No less an authority than Robert Hass, our Poet Laureate, entertains the notion that accentual-syllabic meters are “the principal way in which the educated classes in Europe mystified their utterance and gave it repressive authority, which they called poetry.” Just think of the oppressed people who would have been liberated had Wordsworth only written free verse instead of sonnets! Someone ought to tell our laureate that this sort of ranting went out of fashion with berets and bongos.

Though he denies it when responding to his critics, Wallace alternately confuses and misuses the terms meter and rhythm. Rhythm is not, as Wallace avers, merely the tension between speech stress (what he calls “speech run”) and metrical ictus. Compounded of syntax, diction, lineation, and rhyme, as well as meter (or the metrical tension described above), rhythm is the broadest of categories. That is why no two iambic (or trochaic) poems will have the same rhythm: Pope’s “Rape of the Lock” and Wordworth’s Prelude are both in iambic pentameter, yet their rhythms are entirely different. But Wallace needs to fudge the line between meter and rhythm in order to make his central and most egregious claim: that there is only one meter in English poetry, and it is iambic. All other meters, say trochaic or anapestic or dactylic, “do not exist in English.” They are “sub-meters.” Furthermore, he believes that “iambic and trochaic, anapestic and dactylic rhythms [my emphasis] are mirror image and … indistinguishable from one another as meter.” These meters may be construed as symmetrical, or indistinguishable, on the page and in theory, but the ear easily discerns a trochaic from an iambic.

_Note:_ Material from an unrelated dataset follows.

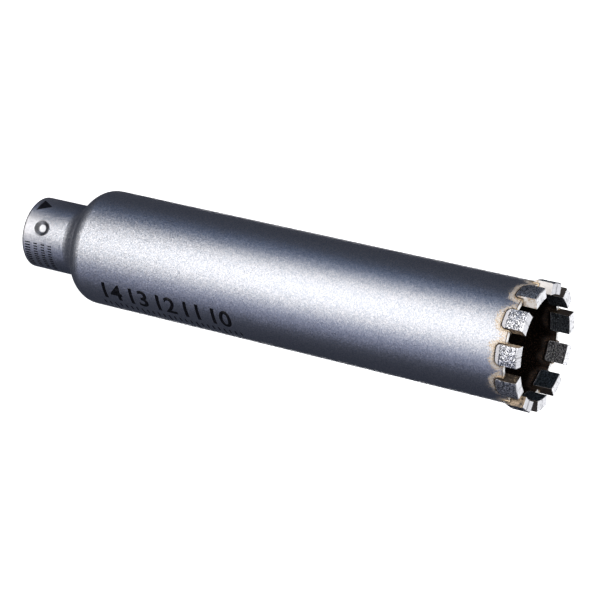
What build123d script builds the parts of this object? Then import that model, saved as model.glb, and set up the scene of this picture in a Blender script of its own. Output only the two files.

Having already decided that all English poetry is iambic, Wallace replaces the notion of meter with the term rhythm in order to discuss those troubling “sub-meters.” Thus, in his scheme Blake’s “Tyger” becomes an iambic poem with a trochaic rhythm. He refuses to listen to the falling meter of the poem:

 

x / x / x / x
Tyger Tyger burning bright
x / x / x / x
in the forest of the night

Because it is permissible to imagine an unstressed syllable at the beginning of these lines, Wallace argues that the poem is iambic tetrameter with a trochaic rhythm. It is not. Anyone with an ear can hear that this is a poem composed of trochees. Again, our prosody must accurately present what we hear when we read a poem, either silently or aloud.

For a corrective to Wallace’s more misguided proclamations, one must turn to the essays by Dana Gioia, John Frederick Nims, Lewis Putnam Turco, and Timothy Steele. Gioia has a strong grasp of prosody’s history; he employs forceful examples of verse, and, unlike Wallace, he doesn’t try to analyze single lines out of context. Nims and Gioia are virtually the only contributors with pleasing prose styles; the rest proceed in a scholarly shuffle. Turco alone substantively addresses the issue of “free verse,” and Steele, in his excellent essay, is the only writer in the book who clearly distinguishes between prescriptive and descriptive prosody, speech stress and metrical ictus.

While others in the collection make useful points too numerous to list here, as a coherent look at its subject, Meter in English fails. On the other hand, it has succeeded in stressing to me just how poorly our poets and teachers understand the complexities of poetic meter.